In 1908, nearby Corinth was a small but vigorous commercial center in their rural corner of Kentucky. The railroad ran through it, and passengers and cargo arrived and departed at the tidy depot several times each day. It boasted several banks, a hotel, and an array of stores lined up in a narrow row along a single street. At Christmastime, it was full of farmers like my grandfather flush with the jingle of cash in their pockets after selling their year’s tobacco crop.
Gran was a careful man with his money – some would even say stingy – but at Christmas he could not resist the exotic bounty in the stores. Even when he was an old man, he would go out on Christmas Eve and return with arms loaded with treats: round, hairy coconuts; oranges and bananas; sugar coated gum drops in vivid colors and melt-away pastel bonbons; rainbow striped hard-tack candy and huge slabs of golden peanut brittle; sometimes, even a fresh pineapple. And on this first Christmas with his exquisite bride there would have been something special for her. Perhaps a cameo or a bolt of silk or even a feathered hat.
He shopped for an hour or more, and then carefully packed all his purchases into the back of the buggy and concealed them with a tarp.
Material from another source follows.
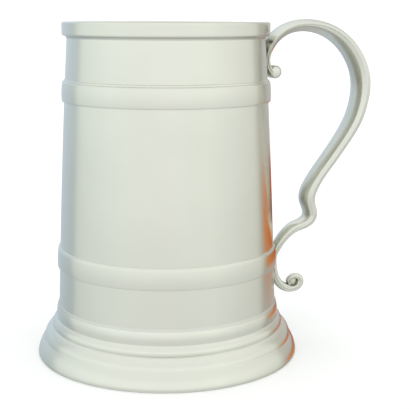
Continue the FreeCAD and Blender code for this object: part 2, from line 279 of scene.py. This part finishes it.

Time then, he thought, for the best part of the day. Time for a lunch of cheese and crackers at one of the general stores. Time to talk.
My grandfather was a highly principled man, but his weakness in life was talking. He was lured by the hum of loafers’ voices the way other men are drawn to drink or gambling. To be fair, Gran was an engaging storyteller. Already an up and coming landowner, the tall, genial redhead was welcome in any social gathering. As he moved through the holiday crowd, he was hailed by first one and then another crony.
The Corinth of 1908 was a loafers’ paradise. To encourage folks to stay in town and spend, long wooden church pews were stuck everywhere – inside near the hot heating stoves and outside in front of the store windows. The isolated farmers, hungry for conversation, assembled on the hard benches to share their views about tobacco markets and politics.
Gran enjoyed their camaraderie so much that he lingered until near dark. With a start, he realized he’d stayed too long. He made his farewells and headed to the parked buggy.
Thieves, of course, had stolen every package from his carriage. My grandfather was shocked into uncommon speechlessness. There was no money left in his pockets to buy more gifts.
The novelist Ferrol Sams writes that southern women never get mad at their men – they only get “hurt.” Certainly, that describes Grandmother’s reaction to Gran’s contrite homecoming. She didn’t get angry. She just sat down and began to cry.
She cried for hours. Maybe she glimpsed the future – her mother’s sudden, soon-to-come death in another state, the deprivation of the Great Depression, her own massive stroke at the age of 49. Maybe she was only homesick and childish. Whatever - with night settled heavily over the countryside, Gran walked to the tiny grocery store up the creek and brought back two precious Baby Ruth candy bars for a Christmas morning surprise.
Christmas was never bought more dearly.